Ayant séjourné pendant vingt-cinq ans aux Caraïbes et auteur de nombreux livres (« Au temps des Isles à sucre », « Haïti, l'éternelle révolution » et « L'Eldorado des Aquitains », Atlantica), Jacques de Cauna est à l’origine de la création d’une « Chaire d’Haïti » destinée à « faire connaître et aimer » ce pays (dont il a gardé une vive nostalgie) et à oeuvrer à « la restructuration de son système éducatif et scientifique » en participant au « Centre de recherche international de recherche sur les esclavages » (CNRS).
Or, on ignore souvent que cette plaie de l’humanité, présente depuis la plus haute antiquité (l’esclavage fut aboli dans les colonies françaises en 1848 mais il fallut attendre 1962 pour l’Arabie saoudite, 1980 en Mauritanie et il existe encore au Soudan) ne se limita pas à la traite négrière et toucha même notre région.

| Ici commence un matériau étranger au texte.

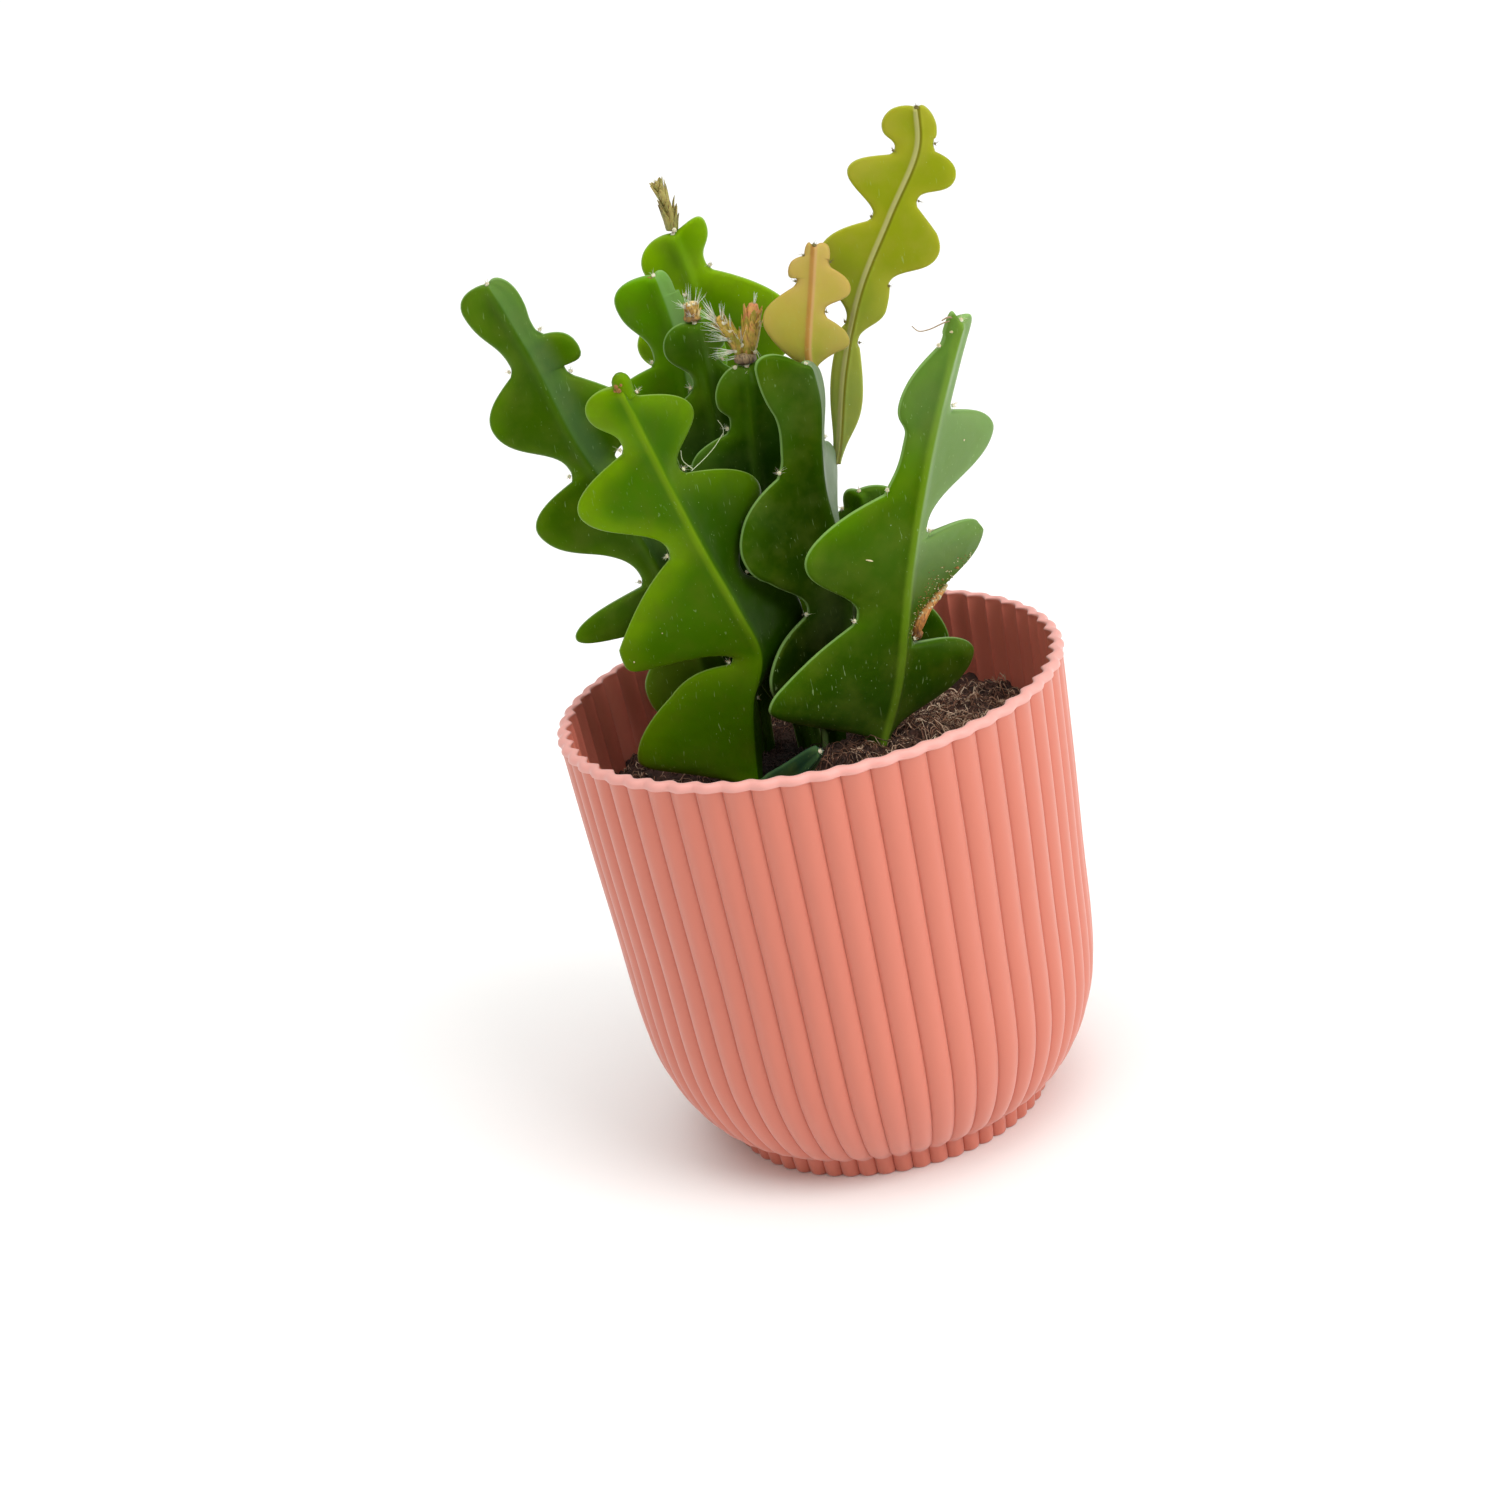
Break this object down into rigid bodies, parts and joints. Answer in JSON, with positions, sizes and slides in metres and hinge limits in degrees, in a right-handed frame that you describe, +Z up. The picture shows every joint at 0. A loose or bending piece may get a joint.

Il reste de nombreuses traces à Biarritz et à Capbreton des rançons payées aux pirates maghrébins pour libérer nos marins réduits en esclavage après leur capture. Attachés aux galères ou à l’extraction de pierres, ils subissaient des coups de cordes à nœuds et des humiliations dans un climat de violence, notamment sexuelle. Malek Chebel (dans « Le Sujet et le Mamelouk. Esclavage, pouvoir et religion dans le monde arabe », éd. Mille et une nuits) estime à plus de 20 millions le « volume total de l’esclavage en terres arabes et musulmanes », chiffre incluant les captifs de guerre slaves, concubines et domestiques circassiennes, domestiques noirs, marins chrétiens, etc.
De quoi remettre à son juste « niveau » la légende : « port négrier au XVIIIe siècle, Bayonne a vécu de l’esclavage et du racisme contre les noirs.